The clearest evidence that Jadhav operated for the RAW came to the fore only after his cover – as a businessman who would frequent Iran, especially Chabahar – was blown and he was captured by the Pakistan, following which a former RAW chief, besides at least two other senior officers, called his Mumbai-based parents to “advise” them to not speak about their son’s case to anyone.
The other evidence was the second passport, with the name Hussein Mubarak Patel, that he carried, which shows that it was originally issued in 2003 and was renewed in 2014. The second passport (no L9630722) was issued in Thane on 12 May 2014 and was due to expire on 11 May 2024.
While one passport (no E6934766) is in his name, the second one raises more questions, especially the date of its issue and why he signed as Hussein Mubarak Patel to enter into a property deal (with his mother) in Mumbai where he lived with his parents, wife, and children before he was nabbed by the Pakistan Inter-Services Intelligence (ISI).
Born in August 1968, Jadhav did work for the navy but prematurely retired and took to business, which would often take him to Iran. He was spotted as a potential recruit by an undercover RAW officer posted in Iran, who then subsequently shared this with a colleague at the agency’s headquarters. This second officer subsequently moved to send overtures to Jadhav, who accepted the terms and conditions.
How Was Jadhav Caught?
The nabbing of Jadhav, on 3 March 2016, itself throws up several questions, especially because Pakistan has maintained a degree of secrecy, if not ambiguity, about it. While the Pakistani intelligence had initially claimed that he was trapped in Saravan on the Iran-Pakistan border, a Baloch leader by the name Sarfaraz Bugti had disclosed at the time that Jadhav was held near Chaman in Balochistan.
The RAW sources, both former and serving, said that Jadhav would “go on assignments off and on” and he would undergo the mandatory “debriefing” each time he returned to India from his “visits to Balochistan” or when he volunteered to share information. He also went through a three-month training programme when he learned methods and means to transmit and/or send information.

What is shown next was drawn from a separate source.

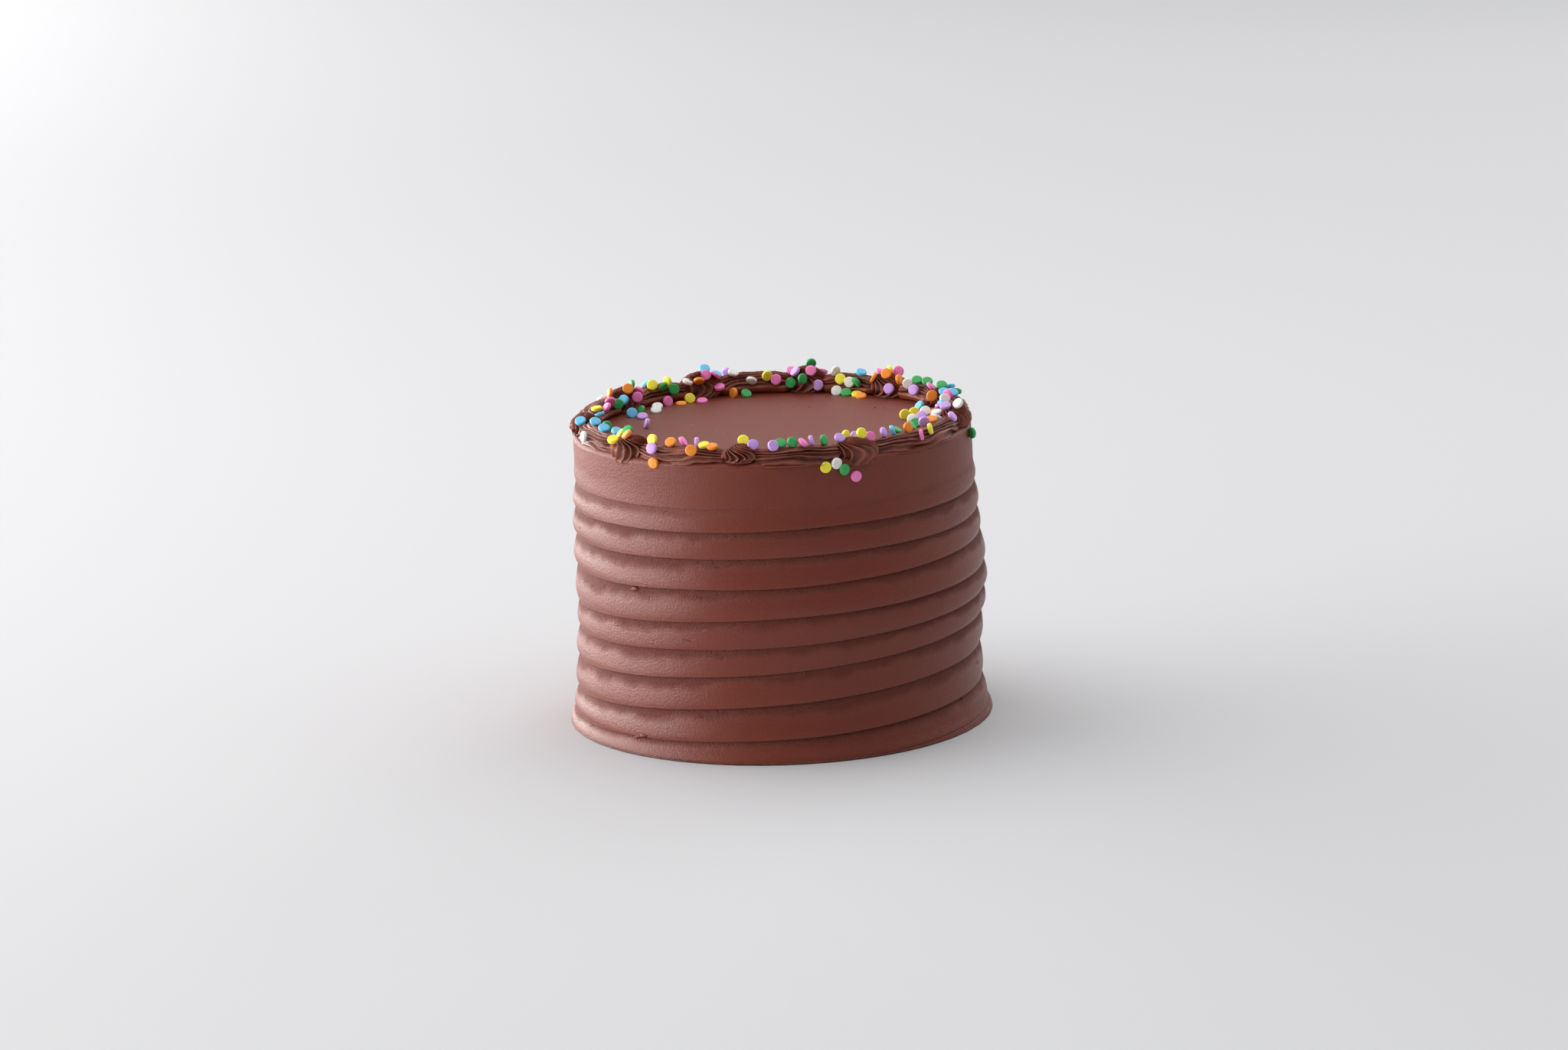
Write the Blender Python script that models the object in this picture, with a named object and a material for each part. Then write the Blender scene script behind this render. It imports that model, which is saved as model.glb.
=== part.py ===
"""A tall round chocolate cake: spatula-banded icing, a piped border of rosettes and garlands, sugar confetti.

Metres, +Z up. The origin is the middle of the flat base. The front of the cake looks along -Y, and an
azimuth is counted from the front towards +X, the cake's right side.
"""
import math
import random

import bmesh
import bpy
from mathutils import Matrix, Vector

MM = 0.001

# Iced body: a stack 155 mm tall, wider at the foot, narrowest at the top, which slopes a little to the back
TOP_HEIGHT = 155.2 * MM
TOP_SLOPE = 0.022
SLOPE_FROM = 135 * MM
SIDE_RADII = (
    (0 * MM, 110.4 * MM),
    (9 * MM, 107.5 * MM),
    (24 * MM, 106.0 * MM),
    (45 * MM, 105.8 * MM),
    (76 * MM, 106.9 * MM),
    (110 * MM, 105.0 * MM),
    (140 * MM, 103.2 * MM),
    (153 * MM, 102.9 * MM),
)
RIM_ROUNDING = 2.8 * MM
RIM_INSET = 2.4 * MM
BULGE_SHIFT = 2.2 * MM
BULGE_HEIGHT = 82 * MM
BULGE_SPREAD = 32 * MM

# One spatula mark climbs the side as a spiral: its height at the front, right, back and left of each turn
SPIRAL_TURNS = (
    (0.0, 5.0, 6.6, 7.2),
    (13.0, 20.0, 19.6, 20.0),
    (31.0, 39.0, 37.6, 37.2),
    (48.0, 56.5, 54.8, 54.2),
    (62.0, 69.0, 67.6, 67.6),
    (77.0, 82.0, 85.6, 87.6),
    (93.0, 98.4, 101.0, 103.8),
    (108.4, 110.6, 115.0, 118.2),
    (122.7, 124.6, 127.6, 131.0),
    (134.0, 137.0, 141.0, 146.0),
)
BAND_DEPTH = 2.6 * MM
BAND_NOSE = 0.1
NOSE_EDGE = 0.92
NOSE_FULLNESS = 1.7
DRAW_IN = 1.6
FRONT_SOFTENING = 0.62
DEPTH_WAVES = ((3, 60, 0.12), (1, 95, 0.16))
WALL_WAVE = (2, 30, 0.35 * MM)
UNMARKED_LEVEL = 0.6
SIDE_NOSE = 0.38
SIDE_ROUNDING = 0.55
SPIRAL_START = 0.45
SPIRAL_FADE = (8.72, 9.05)
BAND_ROWS = (0, 0.16, 0.5, 0.93)
SIDE_COLUMNS = 40
WELD = 0.02 * MM
SHARP_ANGLE = math.radians(35)

# Piped border: rosettes where a stroke starts, a ribbed garland from each one to the next
# Each rosette's azimuth in degrees, then its half length along the rim, half width and height in mm
ROSETTES = (
    (-49, 12.8, 9.6, 10.2),
    (-10, 10.2, 8.8, 9.0),
    (26, 13.0, 9.6, 9.0),
    (80, 12.4, 9.4, 12.0),
    (110, 12.6, 9.2, 11.0),
    (138, 13.0, 9.4, 12.9),
    (168, 12.4, 9.4, 13.9),
    (203, 13.2, 9.6, 14.3),
    (235, 12.6, 9.2, 13.0),
    (272, 12.8, 9.4, 11.2),
)
ROSETTE_RIBS = 8
ROSETTE_TWIST = math.radians(105)
ROSETTE_GROOVE = 0.14
ROSETTE_PROFILE = ((0.84, 0.0), (1.0, 0.26), (0.88, 0.58), (0.62, 0.82), (0.3, 0.96))
GARLAND_HALF_WIDTH = 7.0 * MM
GARLAND_HEIGHT = 9.0 * MM
GARLAND_FLATTENING = 2.0 * MM
GARLAND_VARIETY = 0.05
VARIETY_STEP = 2.4
GARLAND_GROOVE = 0.13
GARLAND_RIDGES = (14, 52, 90, 128, 166)
GARLAND_FOOT = -48
GARLAND_STATIONS = 6
GARLAND_TAPER = 0.92
BORDER_RADIUS = 97.2 * MM
GARLAND_INSET = 0.9 * MM
GARLAND_SIDE_LEVEL = 0.4
ROSETTE_END = 0.2
GARLAND_SAG = 1.5 * MM
CLEARANCE = 0.35 * MM

# Sugar confetti: flat round pieces
CONFETTI_RADIUS = 2.95 * MM
CONFETTI_THICKNESS = 2.0 * MM
CONFETTI_SIDES = 8
CONFETTI_SINK = 0.95 * MM
EDGE_SINK = 0.55 * MM
CONFETTI_SEED = 58
CONFETTI_SPACING = 4.7 * MM
CONFETTI_TRIES = 900

# Confetti on the side: azimuth, height in mm, angle of its face off the wall
SIDE_CONFETTI = (
    (-36, 155.6, 4), (18.2, 155.2, 14), (15, 153.6, 4), (20.4, 151.6, 20), (24, 147.2, 4),
    (79, 151.6, 40),
)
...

However, sources said, Jadhav’s undoing was based partly on his unprofessionalism and partly because he was not a “career spy.” He did the unthinkable – instead of waiting to communicate with his case officer face-to-face, Jadhav would sometimes use “means over the air waves.” The ISI intercepted some of the communications and were also able to pinpoint his location, making it relatively easy for them to track and then nab him, sources said.
Standard Operating Procedure Skipped
“The botch-up was the result of unprofessionalism not only on the part of Jadhav but also his case officer,” one former special secretary, who conducted operations in some parts of West Asia, said. In this context, a former special secretary who handled the Pakistan desk till a few years ago, besides special operations in India’s neighbourhood, said that “Jadhav was no good” as he was “never in the thick of things, although he would claim he knew a lot of things and had sources in Pakistan.”
However, the former special secretary said that while RAW has many flaws, as a “matter of rule and unstated policy” no case officer should attempt to hire the services of an agent whose background in “tradecraft is not sound enough” and who is given to “bragging.”
In Jadhav’s case, while standard operating procedures may have been relaxed while recruiting him, sources said that his incarceration and the ambiguity surrounding his “work” does “have a lot of benefits.”
Several seasoned RAW hands said that while Jadhav’s case officer (deputy secretary) and the latter’s supervisory officer (joint secretary) recruited him for “reasons best known to them,” the standard practice in spycraft would have been to “have a Baloch or a Pakistani national” do the “intelligence gathering job for us.” He added that it was “foolish for to set an Indian the task to obtain intelligence from a country as hostile as Pakistan.”
Sources said that soon after Jadhav was trapped and caught in March 2016, a few records relating to payments made to him were destroyed, leaving “no trace” of his existence as far the RAW is concerned. But a former agency chief, who retired in the closing years of the previous decade, said, “No professional agency should have recruited him. I cannot even imagine that Jadhav was because it has been a disaster.”
He asked pointedly: “Every operation should have an objective. What huge intelligence or foreign policy objective was to be achieved by tasking Jadhav to operate in Balochitan?”